Click here to enlarge image

FIGURE 1. False-color image of LANDSAT thematic mapper data is made up of Band 7 (near infrared, in the red channel), Band 5 (visible red, in the green channel), and Band 4 (visible green, in the blue channel). The large kidney-shaped object (top left) is a small lake surrounded by bare ground, probably sand. Water appears almost black in the near-infrared. A small water body (below center) has significant reflectance in the blue channel, probably caused by either shallow water or suspended organic material. The varying shades of red indicate a string reflectance in the near- infrared, which is seen as healthy green vegetation with a high chlorophyll content. The various shades of green are uncultivated prairie grasslands. Cultivated fenced fields with little vegetation appear as dark blue-gray.

Click here to enlarge image

FIGURE 2. Five training areas are outlined and overlaid onto the raw image. Class #1-red indicates probable prairie grasslands. Class #2-green is a probable dry and sandy runoff area from the nearby water body. Class #3-blue shows fields with little vegetation. Class #4-yellow represents probable plowed fields with bare soil. Class #5-magenta depicts nonturbid water bodies.

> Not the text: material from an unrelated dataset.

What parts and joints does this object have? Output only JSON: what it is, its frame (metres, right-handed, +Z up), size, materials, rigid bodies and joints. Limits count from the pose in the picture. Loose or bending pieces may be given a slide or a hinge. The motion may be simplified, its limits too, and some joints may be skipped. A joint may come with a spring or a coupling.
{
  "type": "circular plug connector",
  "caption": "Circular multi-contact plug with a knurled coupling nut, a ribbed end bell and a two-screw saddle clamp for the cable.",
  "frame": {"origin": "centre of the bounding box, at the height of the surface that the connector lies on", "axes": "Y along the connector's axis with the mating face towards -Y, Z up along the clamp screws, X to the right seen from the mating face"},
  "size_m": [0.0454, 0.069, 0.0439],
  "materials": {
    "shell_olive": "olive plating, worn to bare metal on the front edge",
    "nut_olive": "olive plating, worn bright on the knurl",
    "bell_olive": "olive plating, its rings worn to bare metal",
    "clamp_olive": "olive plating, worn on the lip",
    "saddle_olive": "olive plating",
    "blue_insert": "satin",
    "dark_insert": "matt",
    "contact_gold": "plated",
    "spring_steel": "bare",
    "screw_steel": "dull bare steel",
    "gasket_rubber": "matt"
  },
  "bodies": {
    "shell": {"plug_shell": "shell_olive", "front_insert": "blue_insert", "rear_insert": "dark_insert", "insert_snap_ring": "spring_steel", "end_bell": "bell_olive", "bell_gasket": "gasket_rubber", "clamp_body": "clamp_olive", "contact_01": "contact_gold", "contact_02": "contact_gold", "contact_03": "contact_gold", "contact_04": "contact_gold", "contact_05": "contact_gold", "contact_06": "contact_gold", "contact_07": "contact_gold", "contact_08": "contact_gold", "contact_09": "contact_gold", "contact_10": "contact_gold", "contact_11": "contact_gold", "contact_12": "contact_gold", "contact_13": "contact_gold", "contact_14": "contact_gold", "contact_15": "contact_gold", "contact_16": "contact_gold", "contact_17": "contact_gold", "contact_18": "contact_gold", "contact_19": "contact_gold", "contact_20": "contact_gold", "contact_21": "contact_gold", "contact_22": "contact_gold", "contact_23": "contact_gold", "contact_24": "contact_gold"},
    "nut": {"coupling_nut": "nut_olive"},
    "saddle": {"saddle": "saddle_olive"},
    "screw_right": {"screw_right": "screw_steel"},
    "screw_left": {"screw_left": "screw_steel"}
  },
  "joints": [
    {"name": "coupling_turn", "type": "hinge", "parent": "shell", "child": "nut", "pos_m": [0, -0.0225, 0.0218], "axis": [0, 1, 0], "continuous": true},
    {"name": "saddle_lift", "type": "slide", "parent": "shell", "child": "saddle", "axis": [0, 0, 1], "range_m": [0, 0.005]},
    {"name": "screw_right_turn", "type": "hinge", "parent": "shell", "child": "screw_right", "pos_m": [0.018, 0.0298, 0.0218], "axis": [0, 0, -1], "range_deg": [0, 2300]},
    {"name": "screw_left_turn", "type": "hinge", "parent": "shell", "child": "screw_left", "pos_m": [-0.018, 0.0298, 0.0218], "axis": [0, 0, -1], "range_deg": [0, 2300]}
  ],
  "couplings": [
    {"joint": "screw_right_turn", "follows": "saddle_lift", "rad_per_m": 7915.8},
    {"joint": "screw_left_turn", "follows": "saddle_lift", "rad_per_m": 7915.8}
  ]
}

These training areas will be used to perform a maximum likelihood classification to identify all similar pixels in each class over the whole image.

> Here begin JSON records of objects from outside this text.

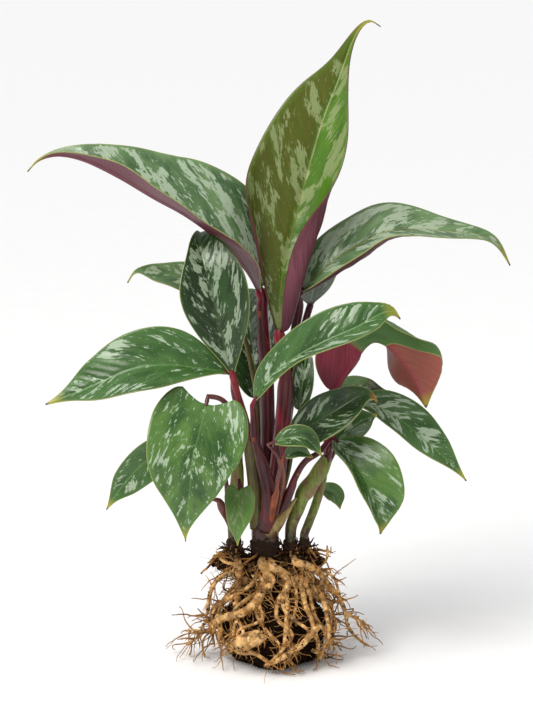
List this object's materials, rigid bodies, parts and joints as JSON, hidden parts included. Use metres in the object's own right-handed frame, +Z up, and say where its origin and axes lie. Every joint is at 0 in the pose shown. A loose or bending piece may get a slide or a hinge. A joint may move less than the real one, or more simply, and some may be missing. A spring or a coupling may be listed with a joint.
{
  "type": "bare-rooted apoballis plant",
  "caption": "Tropical foliage plant with long silver-marked leaves on purple stalks, lifted from its pot and standing on its soil-filled root ball.",
  "frame": {"origin": "middle of the flat underside of the soil, on the surface that the plant stands on", "axes": "+Z up along the stems, -Y towards the viewer of the picture, +X to that viewer's right"},
  "size_m": [0.3359, 0.2201, 0.4512],
  "materials": {
    "leaf": "satin dark green with silver blotches, mauve to wine red underneath",
    "purple_stalk": "smooth purple-red leaf stalks and sheaths",
    "green_stem": "smooth yellow-green with pink patches",
    "root": "rough tan with brown bands",
    "soil": "loose dark brown peat"
  },
  "bodies": {
    "root": {"leaf_crown": "leaf", "leaf_upper_left": "leaf", "leaf_upper_right": "leaf", "leaf_back_right": "leaf", "leaf_small_back_left": "leaf", "leaf_upright_left": "leaf", "leaf_left": "leaf", "leaf_heart_front": "leaf", "leaf_low_left": "leaf", "leaf_small_heart": "leaf", "leaf_right_front": "leaf", "leaf_right_folded": "leaf", "leaf_dark_right": "leaf", "leaf_small_front": "leaf", "leaf_long_right": "leaf", "leaf_drooping_right": "leaf", "leaf_low_behind": "leaf", "leaf_small_right": "leaf", "leaf_grey_right": "leaf", "leaf_inner_dark": "leaf", "leaf_back_left": "leaf", "leaf_tiny_front": "leaf", "shoot_main": "purple_stalk", "shoot_left": "green_stem", "cane": "green_stem", "stem_right": "green_stem", "rhizome_with_roots": "root", "soil": "soil"}
  },
  "joints": []
}
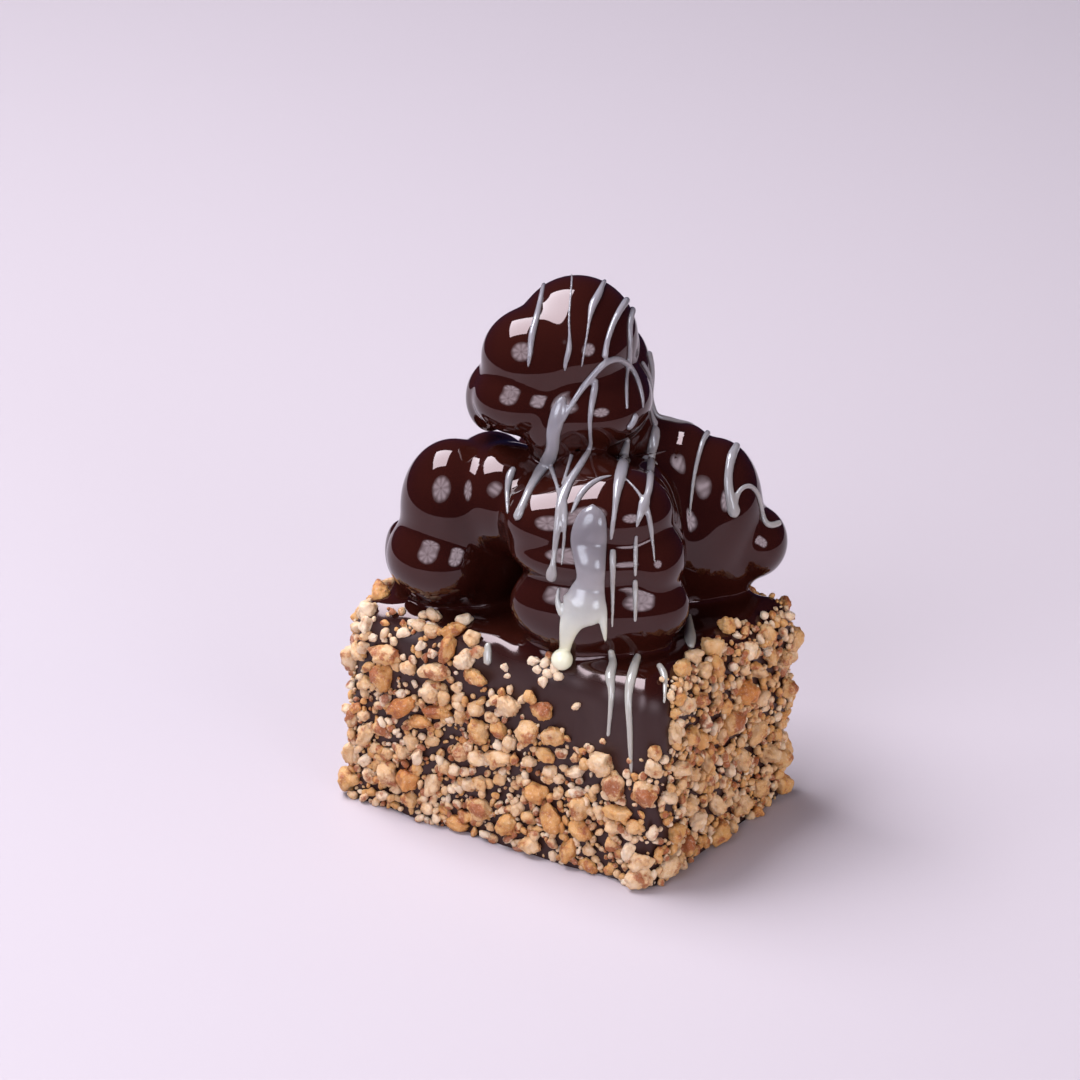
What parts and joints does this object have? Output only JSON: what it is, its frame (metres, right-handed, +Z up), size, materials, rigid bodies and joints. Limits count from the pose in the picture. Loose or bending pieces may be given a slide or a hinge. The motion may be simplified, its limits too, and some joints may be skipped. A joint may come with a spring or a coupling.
{
  "type": "glazed profiterole cake",
  "caption": "Chocolate-glazed profiteroles stacked on a small rectangular cake block with chopped nuts on its sides and white drizzle.",
  "frame": {"origin": "middle of the cake block's underside, on the surface it stands on", "axes": "+Z up, +X along the block's long side, -Y towards the front long side"},
  "size_m": [0.0721, 0.0572, 0.1006],
  "materials": {
    "dark_glaze": "gloss",
    "nut_glaze": "satin",
    "white_chocolate": "gloss",
    "roasted_nut": "matte"
  },
  "bodies": {
    "root": {"cake_block": "nut_glaze", "profiterole_left": "dark_glaze", "profiterole_right": "dark_glaze", "profiterole_back": "dark_glaze", "profiterole_front": "dark_glaze", "profiterole_top": "dark_glaze"}
  },
  "joints": []
}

Click here to enlarge image

FIGURE 3. Image classification has been performed, and the resulting class file is overlaid onto the original image. The Class #1 pixels are identified as the majority of the image. Class #4 has identified some other highly reflective pixels, but ignored the visually similar feature at bottom center. This may be caused by a different soil chemistry in the feature and the training area, generating a different spectral signature. Class #5 has identified the nonturbid water bodies, while ignoring the turbid water body just below center.